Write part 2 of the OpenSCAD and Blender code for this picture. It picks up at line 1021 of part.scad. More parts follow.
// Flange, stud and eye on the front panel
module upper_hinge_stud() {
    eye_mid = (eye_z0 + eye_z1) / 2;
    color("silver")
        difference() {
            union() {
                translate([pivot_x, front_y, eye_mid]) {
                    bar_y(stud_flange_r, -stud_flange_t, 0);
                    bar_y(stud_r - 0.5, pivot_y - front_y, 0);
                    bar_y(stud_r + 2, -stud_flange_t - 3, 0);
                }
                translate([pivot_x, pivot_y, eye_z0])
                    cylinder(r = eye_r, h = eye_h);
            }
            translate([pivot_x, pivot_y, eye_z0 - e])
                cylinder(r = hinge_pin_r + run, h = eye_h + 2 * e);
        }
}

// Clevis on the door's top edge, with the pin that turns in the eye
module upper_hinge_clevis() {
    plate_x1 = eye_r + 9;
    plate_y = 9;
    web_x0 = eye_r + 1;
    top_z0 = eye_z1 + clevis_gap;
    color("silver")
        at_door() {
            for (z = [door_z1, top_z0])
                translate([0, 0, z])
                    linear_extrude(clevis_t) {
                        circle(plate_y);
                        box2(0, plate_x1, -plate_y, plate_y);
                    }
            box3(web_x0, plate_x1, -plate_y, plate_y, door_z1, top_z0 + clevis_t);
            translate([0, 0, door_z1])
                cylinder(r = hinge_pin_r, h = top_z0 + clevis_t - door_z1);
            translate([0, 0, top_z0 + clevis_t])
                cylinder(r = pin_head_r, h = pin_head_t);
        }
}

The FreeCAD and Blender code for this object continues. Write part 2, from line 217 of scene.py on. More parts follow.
---
▶ _DIRECTIONS_: Make an exact copy of every line in the data.

▶ _EXPECTED OUTPUT_:
Write part 2 of the OpenSCAD and Blender code for this picture. It picks up at line 1021 of part.scad. More parts follow.
// Flange, stud and eye on the front panel
module upper_hinge_stud() {
    eye_mid = (eye_z0 + eye_z1) / 2;
    color("silver")
        difference() {
            union() {
                translate([pivot_x, front_y, eye_mid]) {
                    bar_y(stud_flange_r, -stud_flange_t, 0);
                    bar_y(stud_r - 0.5, pivot_y - front_y, 0);
                    bar_y(stud_r + 2, -stud_flange_t - 3, 0);
                }
                translate([pivot_x, pivot_y, eye_z0])
                    cylinder(r = eye_r, h = eye_h);
            }
            translate([pivot_x, pivot_y, eye_z0 - e])
                cylinder(r = hinge_pin_r + run, h = eye_h + 2 * e);
        }
}

// Clevis on the door's top edge, with the pin that turns in the eye
module upper_hinge_clevis() {
    plate_x1 = eye_r + 9;
    plate_y = 9;
    web_x0 = eye_r + 1;
    top_z0 = eye_z1 + clevis_gap;
    color("silver")
        at_door() {
            for (z = [door_z1, top_z0])
                translate([0, 0, z])
                    linear_extrude(clevis_t) {
                        circle(plate_y);
                        box2(0, plate_x1, -plate_y, plate_y);
                    }
            box3(web_x0, plate_x1, -plate_y, plate_y, door_z1, top_z0 + clevis_t);
            translate([0, 0, door_z1])
                cylinder(r = hinge_pin_r, h = top_z0 + clevis_t - door_z1);
            translate([0, 0, top_z0 + clevis_t])
                cylinder(r = pin_head_r, h = pin_head_t);
        }
}

The FreeCAD and Blender code for this object continues. Write part 2, from line 217 of scene.py on. More parts follow.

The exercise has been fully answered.